Task data →
━━━━

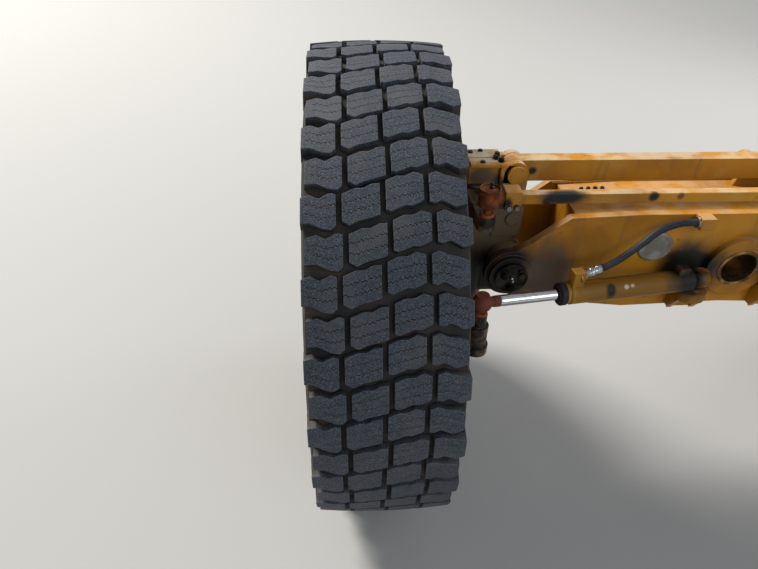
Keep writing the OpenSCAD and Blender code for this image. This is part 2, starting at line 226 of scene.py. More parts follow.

━━━━

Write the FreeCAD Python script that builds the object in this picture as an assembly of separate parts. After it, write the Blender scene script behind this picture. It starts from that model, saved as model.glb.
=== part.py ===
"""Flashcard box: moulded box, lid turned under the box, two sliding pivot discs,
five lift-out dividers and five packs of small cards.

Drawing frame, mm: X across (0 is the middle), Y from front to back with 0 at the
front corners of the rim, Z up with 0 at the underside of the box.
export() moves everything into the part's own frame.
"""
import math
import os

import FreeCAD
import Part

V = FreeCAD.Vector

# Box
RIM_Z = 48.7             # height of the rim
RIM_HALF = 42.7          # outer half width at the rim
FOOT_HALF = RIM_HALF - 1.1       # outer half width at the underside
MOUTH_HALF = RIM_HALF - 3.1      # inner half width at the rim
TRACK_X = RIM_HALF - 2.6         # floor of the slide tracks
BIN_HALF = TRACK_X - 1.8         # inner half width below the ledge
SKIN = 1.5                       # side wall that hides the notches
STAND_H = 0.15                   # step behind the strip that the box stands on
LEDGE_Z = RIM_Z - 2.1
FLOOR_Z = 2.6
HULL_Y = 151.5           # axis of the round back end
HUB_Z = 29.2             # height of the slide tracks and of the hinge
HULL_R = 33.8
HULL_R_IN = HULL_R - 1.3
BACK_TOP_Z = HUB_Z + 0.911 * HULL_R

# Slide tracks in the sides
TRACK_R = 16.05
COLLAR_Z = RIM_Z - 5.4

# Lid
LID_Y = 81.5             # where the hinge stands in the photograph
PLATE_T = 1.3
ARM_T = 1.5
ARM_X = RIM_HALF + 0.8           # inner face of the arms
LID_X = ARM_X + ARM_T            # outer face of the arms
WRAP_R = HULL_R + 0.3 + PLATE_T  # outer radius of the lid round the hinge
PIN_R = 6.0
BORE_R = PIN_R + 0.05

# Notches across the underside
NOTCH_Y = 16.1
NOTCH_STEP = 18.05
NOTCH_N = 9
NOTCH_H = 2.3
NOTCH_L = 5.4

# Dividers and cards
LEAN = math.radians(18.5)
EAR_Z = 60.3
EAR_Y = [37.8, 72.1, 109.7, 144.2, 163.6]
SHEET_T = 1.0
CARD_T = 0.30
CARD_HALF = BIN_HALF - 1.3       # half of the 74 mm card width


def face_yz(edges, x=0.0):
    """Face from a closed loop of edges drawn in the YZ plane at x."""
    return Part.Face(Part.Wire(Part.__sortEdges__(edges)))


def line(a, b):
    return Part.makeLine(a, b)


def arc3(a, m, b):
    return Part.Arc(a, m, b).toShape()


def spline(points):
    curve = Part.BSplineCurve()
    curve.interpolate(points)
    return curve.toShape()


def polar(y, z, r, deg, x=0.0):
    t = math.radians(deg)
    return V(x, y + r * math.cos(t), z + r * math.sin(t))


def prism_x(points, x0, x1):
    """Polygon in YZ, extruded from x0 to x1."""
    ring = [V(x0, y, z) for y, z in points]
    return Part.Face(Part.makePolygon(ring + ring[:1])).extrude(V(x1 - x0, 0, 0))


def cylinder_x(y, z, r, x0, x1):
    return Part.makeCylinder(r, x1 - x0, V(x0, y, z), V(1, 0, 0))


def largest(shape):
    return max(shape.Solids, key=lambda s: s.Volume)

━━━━

Exercise goal → Take every line above carrying "parts" and return it.

Result of the exercise →
Keep writing the OpenSCAD and Blender code for this image. This is part 2, starting at line 226 of scene.py. More parts follow.
Write the FreeCAD Python script that builds the object in this picture as an assembly of separate parts. After it, write the Blender scene script behind this picture. It starts from that model, saved as model.glb.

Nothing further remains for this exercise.